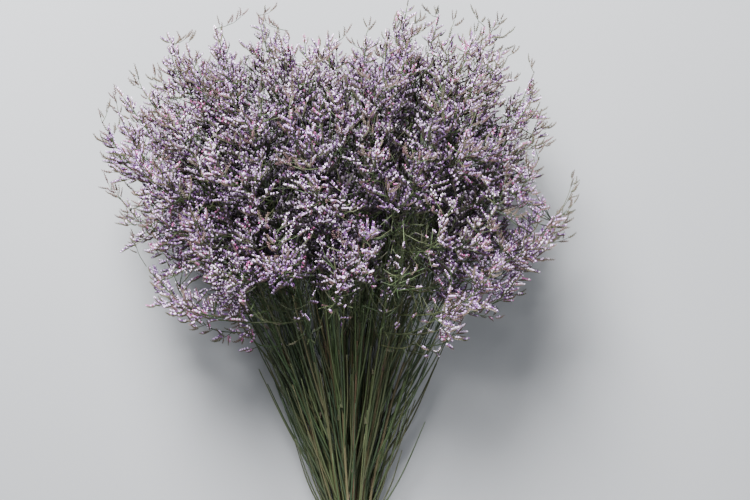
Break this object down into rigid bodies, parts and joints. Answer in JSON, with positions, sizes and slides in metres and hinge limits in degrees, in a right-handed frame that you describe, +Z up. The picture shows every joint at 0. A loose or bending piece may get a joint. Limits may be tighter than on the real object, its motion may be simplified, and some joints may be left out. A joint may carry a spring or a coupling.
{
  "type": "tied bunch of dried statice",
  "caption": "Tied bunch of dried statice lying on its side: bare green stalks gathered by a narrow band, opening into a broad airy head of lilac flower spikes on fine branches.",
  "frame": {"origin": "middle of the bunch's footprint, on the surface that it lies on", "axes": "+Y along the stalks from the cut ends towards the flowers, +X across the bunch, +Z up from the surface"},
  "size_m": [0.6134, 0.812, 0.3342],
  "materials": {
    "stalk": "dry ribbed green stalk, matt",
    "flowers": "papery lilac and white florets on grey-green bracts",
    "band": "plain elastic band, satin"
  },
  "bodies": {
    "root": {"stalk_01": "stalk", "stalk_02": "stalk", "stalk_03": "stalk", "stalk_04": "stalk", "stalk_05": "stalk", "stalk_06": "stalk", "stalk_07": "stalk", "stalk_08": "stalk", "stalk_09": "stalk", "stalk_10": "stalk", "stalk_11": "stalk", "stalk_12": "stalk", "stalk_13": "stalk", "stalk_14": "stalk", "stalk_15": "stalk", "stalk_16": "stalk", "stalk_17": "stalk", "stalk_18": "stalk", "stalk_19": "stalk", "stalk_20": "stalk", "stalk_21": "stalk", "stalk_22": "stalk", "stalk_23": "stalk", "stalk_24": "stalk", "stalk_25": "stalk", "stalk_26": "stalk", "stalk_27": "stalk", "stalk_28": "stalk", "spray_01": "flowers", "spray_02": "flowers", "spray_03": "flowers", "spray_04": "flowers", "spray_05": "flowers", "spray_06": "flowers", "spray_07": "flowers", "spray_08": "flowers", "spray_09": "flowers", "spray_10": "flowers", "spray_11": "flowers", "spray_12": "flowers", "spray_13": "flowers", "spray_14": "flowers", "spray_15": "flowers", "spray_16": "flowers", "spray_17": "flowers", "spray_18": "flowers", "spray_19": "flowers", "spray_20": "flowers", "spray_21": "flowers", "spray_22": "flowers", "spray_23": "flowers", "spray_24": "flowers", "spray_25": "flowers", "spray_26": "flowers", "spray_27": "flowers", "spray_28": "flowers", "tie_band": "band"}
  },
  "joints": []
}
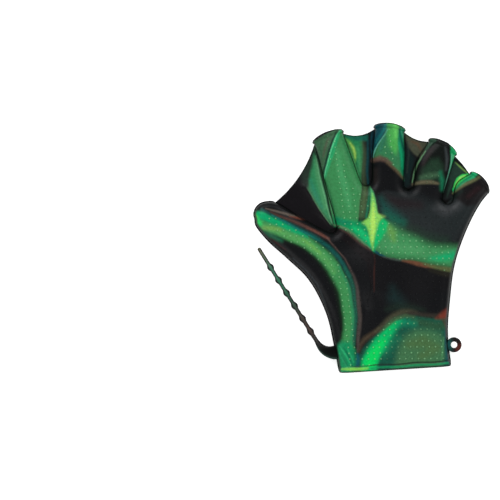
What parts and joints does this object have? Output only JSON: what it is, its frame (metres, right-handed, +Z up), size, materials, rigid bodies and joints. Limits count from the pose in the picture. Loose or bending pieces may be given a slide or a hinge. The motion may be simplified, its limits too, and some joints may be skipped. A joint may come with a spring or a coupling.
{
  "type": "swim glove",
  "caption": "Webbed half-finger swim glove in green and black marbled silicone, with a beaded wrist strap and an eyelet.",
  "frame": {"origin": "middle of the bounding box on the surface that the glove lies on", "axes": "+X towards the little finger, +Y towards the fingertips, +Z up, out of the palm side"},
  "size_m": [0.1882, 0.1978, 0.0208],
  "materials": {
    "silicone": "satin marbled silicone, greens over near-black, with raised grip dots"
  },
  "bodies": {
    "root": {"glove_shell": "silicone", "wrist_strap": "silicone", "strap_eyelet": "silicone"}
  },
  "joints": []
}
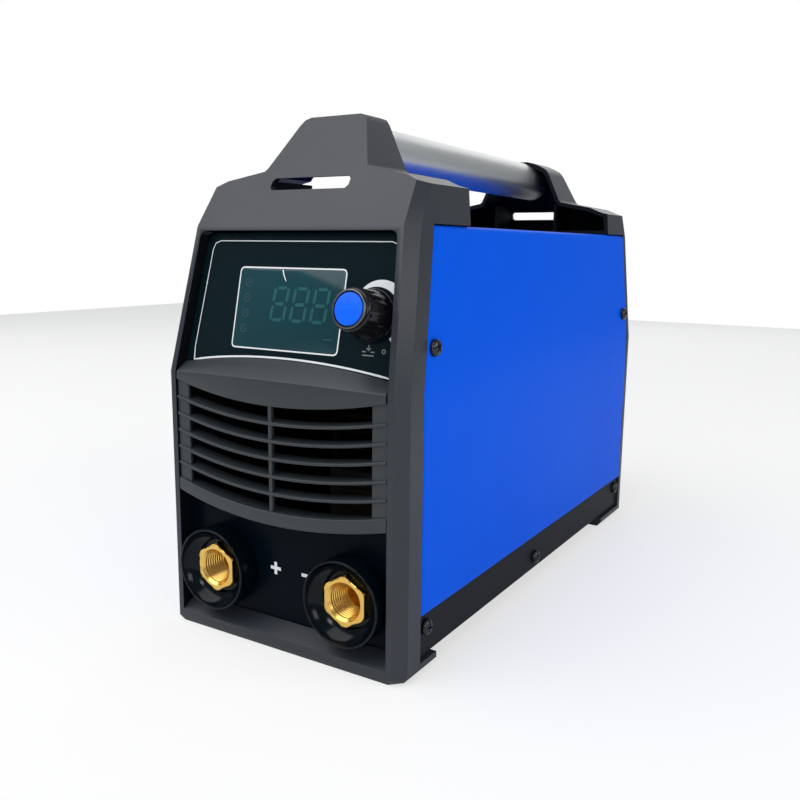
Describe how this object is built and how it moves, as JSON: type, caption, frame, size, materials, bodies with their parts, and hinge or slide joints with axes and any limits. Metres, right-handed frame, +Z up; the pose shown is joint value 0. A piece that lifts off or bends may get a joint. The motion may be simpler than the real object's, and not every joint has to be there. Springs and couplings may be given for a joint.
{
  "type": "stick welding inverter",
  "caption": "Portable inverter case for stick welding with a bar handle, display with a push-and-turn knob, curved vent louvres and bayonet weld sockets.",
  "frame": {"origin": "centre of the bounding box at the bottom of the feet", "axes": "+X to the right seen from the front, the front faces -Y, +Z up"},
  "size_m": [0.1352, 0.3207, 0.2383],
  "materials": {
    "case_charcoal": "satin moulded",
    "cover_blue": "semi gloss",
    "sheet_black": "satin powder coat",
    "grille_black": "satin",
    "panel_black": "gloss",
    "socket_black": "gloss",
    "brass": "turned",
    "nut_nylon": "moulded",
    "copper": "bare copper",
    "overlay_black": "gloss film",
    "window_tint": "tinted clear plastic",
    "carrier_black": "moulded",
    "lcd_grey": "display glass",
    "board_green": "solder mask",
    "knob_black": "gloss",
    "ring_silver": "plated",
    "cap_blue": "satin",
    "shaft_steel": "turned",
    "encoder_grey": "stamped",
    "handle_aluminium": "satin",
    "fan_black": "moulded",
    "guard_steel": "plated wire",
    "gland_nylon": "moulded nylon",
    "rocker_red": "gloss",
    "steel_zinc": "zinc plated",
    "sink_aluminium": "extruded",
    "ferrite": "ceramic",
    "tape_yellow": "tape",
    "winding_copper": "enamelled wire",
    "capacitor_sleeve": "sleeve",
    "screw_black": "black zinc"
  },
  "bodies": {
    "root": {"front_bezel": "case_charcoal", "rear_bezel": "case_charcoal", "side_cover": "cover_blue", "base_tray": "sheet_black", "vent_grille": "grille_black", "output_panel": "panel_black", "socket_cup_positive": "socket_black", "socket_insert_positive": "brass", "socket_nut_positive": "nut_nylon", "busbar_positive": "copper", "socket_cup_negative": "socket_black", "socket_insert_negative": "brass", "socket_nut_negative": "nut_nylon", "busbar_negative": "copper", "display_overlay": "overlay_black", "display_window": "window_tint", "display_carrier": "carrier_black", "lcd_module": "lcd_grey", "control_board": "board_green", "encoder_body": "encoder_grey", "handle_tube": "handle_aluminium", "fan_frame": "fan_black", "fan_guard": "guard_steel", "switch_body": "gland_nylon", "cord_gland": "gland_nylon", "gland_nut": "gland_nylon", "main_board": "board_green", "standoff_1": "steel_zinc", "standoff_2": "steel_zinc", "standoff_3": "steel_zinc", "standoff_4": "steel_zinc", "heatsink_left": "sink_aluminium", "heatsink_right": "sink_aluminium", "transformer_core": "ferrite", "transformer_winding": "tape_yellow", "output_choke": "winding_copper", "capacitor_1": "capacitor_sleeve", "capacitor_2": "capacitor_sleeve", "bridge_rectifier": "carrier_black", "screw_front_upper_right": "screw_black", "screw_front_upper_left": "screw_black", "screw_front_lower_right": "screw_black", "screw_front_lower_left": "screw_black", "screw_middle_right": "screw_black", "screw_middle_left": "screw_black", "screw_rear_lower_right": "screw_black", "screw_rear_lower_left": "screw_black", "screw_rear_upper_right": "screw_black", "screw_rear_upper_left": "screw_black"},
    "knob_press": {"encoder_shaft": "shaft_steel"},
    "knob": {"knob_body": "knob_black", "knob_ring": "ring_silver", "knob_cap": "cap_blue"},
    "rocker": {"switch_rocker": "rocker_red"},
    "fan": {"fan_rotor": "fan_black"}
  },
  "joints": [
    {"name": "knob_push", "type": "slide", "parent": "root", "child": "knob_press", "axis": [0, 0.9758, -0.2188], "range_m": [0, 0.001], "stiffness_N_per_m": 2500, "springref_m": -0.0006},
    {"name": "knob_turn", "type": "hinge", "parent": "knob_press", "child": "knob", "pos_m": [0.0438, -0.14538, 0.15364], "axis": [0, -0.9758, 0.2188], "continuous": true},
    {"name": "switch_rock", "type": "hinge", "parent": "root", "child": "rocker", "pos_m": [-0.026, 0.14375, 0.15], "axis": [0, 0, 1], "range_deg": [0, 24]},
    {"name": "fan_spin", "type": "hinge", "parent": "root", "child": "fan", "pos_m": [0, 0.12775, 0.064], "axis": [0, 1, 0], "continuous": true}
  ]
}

____

Exactly reproduce the material above.

Reply —
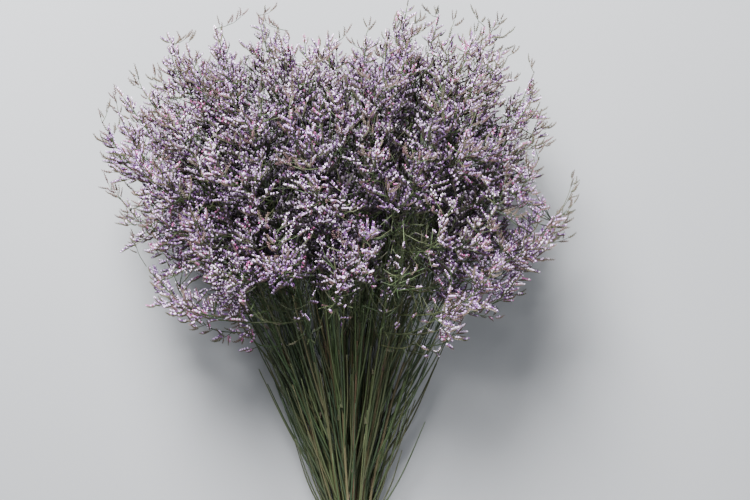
Break this object down into rigid bodies, parts and joints. Answer in JSON, with positions, sizes and slides in metres and hinge limits in degrees, in a right-handed frame that you describe, +Z up. The picture shows every joint at 0. A loose or bending piece may get a joint. Limits may be tighter than on the real object, its motion may be simplified, and some joints may be left out. A joint may carry a spring or a coupling.
{
  "type": "tied bunch of dried statice",
  "caption": "Tied bunch of dried statice lying on its side: bare green stalks gathered by a narrow band, opening into a broad airy head of lilac flower spikes on fine branches.",
  "frame": {"origin": "middle of the bunch's footprint, on the surface that it lies on", "axes": "+Y along the stalks from the cut ends towards the flowers, +X across the bunch, +Z up from the surface"},
  "size_m": [0.6134, 0.812, 0.3342],
  "materials": {
    "stalk": "dry ribbed green stalk, matt",
    "flowers": "papery lilac and white florets on grey-green bracts",
    "band": "plain elastic band, satin"
  },
  "bodies": {
    "root": {"stalk_01": "stalk", "stalk_02": "stalk", "stalk_03": "stalk", "stalk_04": "stalk", "stalk_05": "stalk", "stalk_06": "stalk", "stalk_07": "stalk", "stalk_08": "stalk", "stalk_09": "stalk", "stalk_10": "stalk", "stalk_11": "stalk", "stalk_12": "stalk", "stalk_13": "stalk", "stalk_14": "stalk", "stalk_15": "stalk", "stalk_16": "stalk", "stalk_17": "stalk", "stalk_18": "stalk", "stalk_19": "stalk", "stalk_20": "stalk", "stalk_21": "stalk", "stalk_22": "stalk", "stalk_23": "stalk", "stalk_24": "stalk", "stalk_25": "stalk", "stalk_26": "stalk", "stalk_27": "stalk", "stalk_28": "stalk", "spray_01": "flowers", "spray_02": "flowers", "spray_03": "flowers", "spray_04": "flowers", "spray_05": "flowers", "spray_06": "flowers", "spray_07": "flowers", "spray_08": "flowers", "spray_09": "flowers", "spray_10": "flowers", "spray_11": "flowers", "spray_12": "flowers", "spray_13": "flowers", "spray_14": "flowers", "spray_15": "flowers", "spray_16": "flowers", "spray_17": "flowers", "spray_18": "flowers", "spray_19": "flowers", "spray_20": "flowers", "spray_21": "flowers", "spray_22": "flowers", "spray_23": "flowers", "spray_24": "flowers", "spray_25": "flowers", "spray_26": "flowers", "spray_27": "flowers", "spray_28": "flowers", "tie_band": "band"}
  },
  "joints": []
}
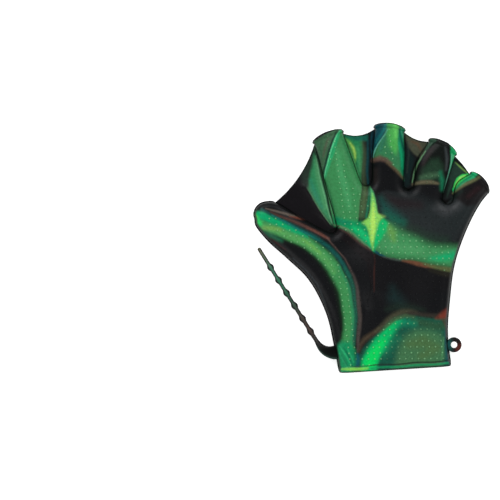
What parts and joints does this object have? Output only JSON: what it is, its frame (metres, right-handed, +Z up), size, materials, rigid bodies and joints. Limits count from the pose in the picture. Loose or bending pieces may be given a slide or a hinge. The motion may be simplified, its limits too, and some joints may be skipped. A joint may come with a spring or a coupling.
{
  "type": "swim glove",
  "caption": "Webbed half-finger swim glove in green and black marbled silicone, with a beaded wrist strap and an eyelet.",
  "frame": {"origin": "middle of the bounding box on the surface that the glove lies on", "axes": "+X towards the little finger, +Y towards the fingertips, +Z up, out of the palm side"},
  "size_m": [0.1882, 0.1978, 0.0208],
  "materials": {
    "silicone": "satin marbled silicone, greens over near-black, with raised grip dots"
  },
  "bodies": {
    "root": {"glove_shell": "silicone", "wrist_strap": "silicone", "strap_eyelet": "silicone"}
  },
  "joints": []
}
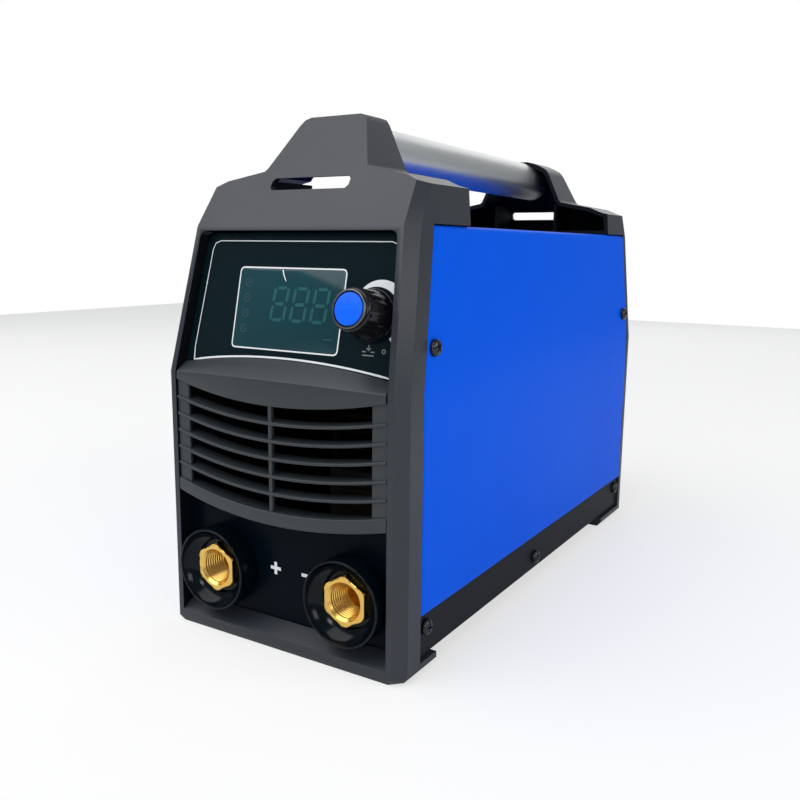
Describe how this object is built and how it moves, as JSON: type, caption, frame, size, materials, bodies with their parts, and hinge or slide joints with axes and any limits. Metres, right-handed frame, +Z up; the pose shown is joint value 0. A piece that lifts off or bends may get a joint. The motion may be simpler than the real object's, and not every joint has to be there. Springs and couplings may be given for a joint.
{
  "type": "stick welding inverter",
  "caption": "Portable inverter case for stick welding with a bar handle, display with a push-and-turn knob, curved vent louvres and bayonet weld sockets.",
  "frame": {"origin": "centre of the bounding box at the bottom of the feet", "axes": "+X to the right seen from the front, the front faces -Y, +Z up"},
  "size_m": [0.1352, 0.3207, 0.2383],
  "materials": {
    "case_charcoal": "satin moulded",
    "cover_blue": "semi gloss",
    "sheet_black": "satin powder coat",
    "grille_black": "satin",
    "panel_black": "gloss",
    "socket_black": "gloss",
    "brass": "turned",
    "nut_nylon": "moulded",
    "copper": "bare copper",
    "overlay_black": "gloss film",
    "window_tint": "tinted clear plastic",
    "carrier_black": "moulded",
    "lcd_grey": "display glass",
    "board_green": "solder mask",
    "knob_black": "gloss",
    "ring_silver": "plated",
    "cap_blue": "satin",
    "shaft_steel": "turned",
    "encoder_grey": "stamped",
    "handle_aluminium": "satin",
    "fan_black": "moulded",
    "guard_steel": "plated wire",
    "gland_nylon": "moulded nylon",
    "rocker_red": "gloss",
    "steel_zinc": "zinc plated",
    "sink_aluminium": "extruded",
    "ferrite": "ceramic",
    "tape_yellow": "tape",
    "winding_copper": "enamelled wire",
    "capacitor_sleeve": "sleeve",
    "screw_black": "black zinc"
  },
  "bodies": {
    "root": {"front_bezel": "case_charcoal", "rear_bezel": "case_charcoal", "side_cover": "cover_blue", "base_tray": "sheet_black", "vent_grille": "grille_black", "output_panel": "panel_black", "socket_cup_positive": "socket_black", "socket_insert_positive": "brass", "socket_nut_positive": "nut_nylon", "busbar_positive": "copper", "socket_cup_negative": "socket_black", "socket_insert_negative": "brass", "socket_nut_negative": "nut_nylon", "busbar_negative": "copper", "display_overlay": "overlay_black", "display_window": "window_tint", "display_carrier": "carrier_black", "lcd_module": "lcd_grey", "control_board": "board_green", "encoder_body": "encoder_grey", "handle_tube": "handle_aluminium", "fan_frame": "fan_black", "fan_guard": "guard_steel", "switch_body": "gland_nylon", "cord_gland": "gland_nylon", "gland_nut": "gland_nylon", "main_board": "board_green", "standoff_1": "steel_zinc", "standoff_2": "steel_zinc", "standoff_3": "steel_zinc", "standoff_4": "steel_zinc", "heatsink_left": "sink_aluminium", "heatsink_right": "sink_aluminium", "transformer_core": "ferrite", "transformer_winding": "tape_yellow", "output_choke": "winding_copper", "capacitor_1": "capacitor_sleeve", "capacitor_2": "capacitor_sleeve", "bridge_rectifier": "carrier_black", "screw_front_upper_right": "screw_black", "screw_front_upper_left": "screw_black", "screw_front_lower_right": "screw_black", "screw_front_lower_left": "screw_black", "screw_middle_right": "screw_black", "screw_middle_left": "screw_black", "screw_rear_lower_right": "screw_black", "screw_rear_lower_left": "screw_black", "screw_rear_upper_right": "screw_black", "screw_rear_upper_left": "screw_black"},
    "knob_press": {"encoder_shaft": "shaft_steel"},
    "knob": {"knob_body": "knob_black", "knob_ring": "ring_silver", "knob_cap": "cap_blue"},
    "rocker": {"switch_rocker": "rocker_red"},
    "fan": {"fan_rotor": "fan_black"}
  },
  "joints": [
    {"name": "knob_push", "type": "slide", "parent": "root", "child": "knob_press", "axis": [0, 0.9758, -0.2188], "range_m": [0, 0.001], "stiffness_N_per_m": 2500, "springref_m": -0.0006},
    {"name": "knob_turn", "type": "hinge", "parent": "knob_press", "child": "knob", "pos_m": [0.0438, -0.14538, 0.15364], "axis": [0, -0.9758, 0.2188], "continuous": true},
    {"name": "switch_rock", "type": "hinge", "parent": "root", "child": "rocker", "pos_m": [-0.026, 0.14375, 0.15], "axis": [0, 0, 1], "range_deg": [0, 24]},
    {"name": "fan_spin", "type": "hinge", "parent": "root", "child": "fan", "pos_m": [0, 0.12775, 0.064], "axis": [0, 1, 0], "continuous": true}
  ]
}